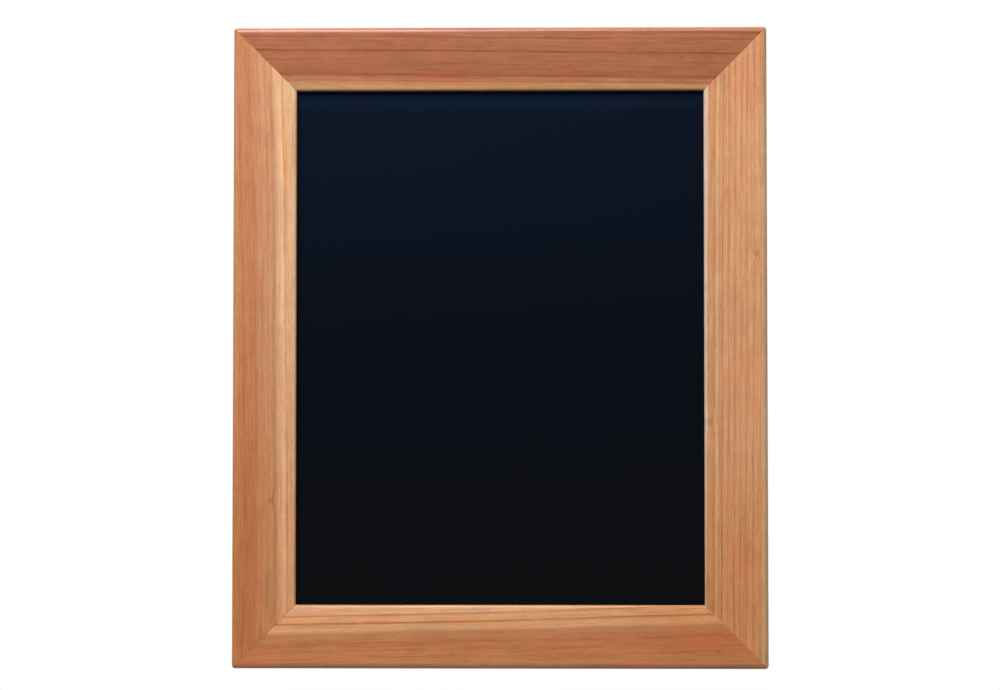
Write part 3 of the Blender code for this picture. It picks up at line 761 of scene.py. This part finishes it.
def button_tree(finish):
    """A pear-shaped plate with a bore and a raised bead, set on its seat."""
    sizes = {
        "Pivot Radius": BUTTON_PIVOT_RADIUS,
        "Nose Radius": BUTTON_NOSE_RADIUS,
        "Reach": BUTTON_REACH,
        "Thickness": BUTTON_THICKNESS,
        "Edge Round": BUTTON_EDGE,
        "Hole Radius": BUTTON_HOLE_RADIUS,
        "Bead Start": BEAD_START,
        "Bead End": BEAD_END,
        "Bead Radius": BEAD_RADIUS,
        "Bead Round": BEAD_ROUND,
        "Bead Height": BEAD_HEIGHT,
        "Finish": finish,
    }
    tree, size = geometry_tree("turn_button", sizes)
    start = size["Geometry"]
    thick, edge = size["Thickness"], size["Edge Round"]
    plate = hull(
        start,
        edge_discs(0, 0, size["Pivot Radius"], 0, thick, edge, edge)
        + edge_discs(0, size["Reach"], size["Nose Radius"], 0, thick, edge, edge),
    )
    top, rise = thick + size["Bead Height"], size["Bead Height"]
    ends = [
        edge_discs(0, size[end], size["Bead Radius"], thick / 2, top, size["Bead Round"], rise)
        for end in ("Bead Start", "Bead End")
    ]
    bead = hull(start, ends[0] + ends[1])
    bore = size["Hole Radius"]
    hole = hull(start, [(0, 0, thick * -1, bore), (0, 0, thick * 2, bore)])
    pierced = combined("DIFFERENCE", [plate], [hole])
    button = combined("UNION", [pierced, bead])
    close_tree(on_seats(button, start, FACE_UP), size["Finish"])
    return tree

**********

[WHAT IS NEEDED]
Every line above should be written out again exactly as it stands.

[WORKED SOLUTION]
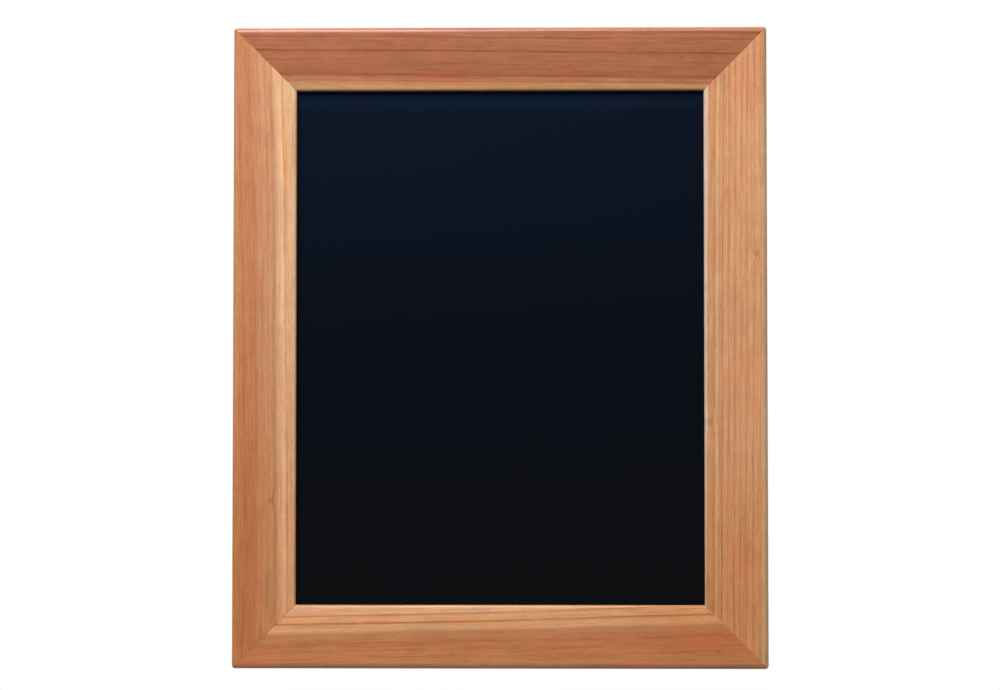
Write part 3 of the Blender code for this picture. It picks up at line 761 of scene.py. This part finishes it.
def button_tree(finish):
    """A pear-shaped plate with a bore and a raised bead, set on its seat."""
    sizes = {
        "Pivot Radius": BUTTON_PIVOT_RADIUS,
        "Nose Radius": BUTTON_NOSE_RADIUS,
        "Reach": BUTTON_REACH,
        "Thickness": BUTTON_THICKNESS,
        "Edge Round": BUTTON_EDGE,
        "Hole Radius": BUTTON_HOLE_RADIUS,
        "Bead Start": BEAD_START,
        "Bead End": BEAD_END,
        "Bead Radius": BEAD_RADIUS,
        "Bead Round": BEAD_ROUND,
        "Bead Height": BEAD_HEIGHT,
        "Finish": finish,
    }
    tree, size = geometry_tree("turn_button", sizes)
    start = size["Geometry"]
    thick, edge = size["Thickness"], size["Edge Round"]
    plate = hull(
        start,
        edge_discs(0, 0, size["Pivot Radius"], 0, thick, edge, edge)
        + edge_discs(0, size["Reach"], size["Nose Radius"], 0, thick, edge, edge),
    )
    top, rise = thick + size["Bead Height"], size["Bead Height"]
    ends = [
        edge_discs(0, size[end], size["Bead Radius"], thick / 2, top, size["Bead Round"], rise)
        for end in ("Bead Start", "Bead End")
    ]
    bead = hull(start, ends[0] + ends[1])
    bore = size["Hole Radius"]
    hole = hull(start, [(0, 0, thick * -1, bore), (0, 0, thick * 2, bore)])
    pierced = combined("DIFFERENCE", [plate], [hole])
    button = combined("UNION", [pierced, bead])
    close_tree(on_seats(button, start, FACE_UP), size["Finish"])
    return tree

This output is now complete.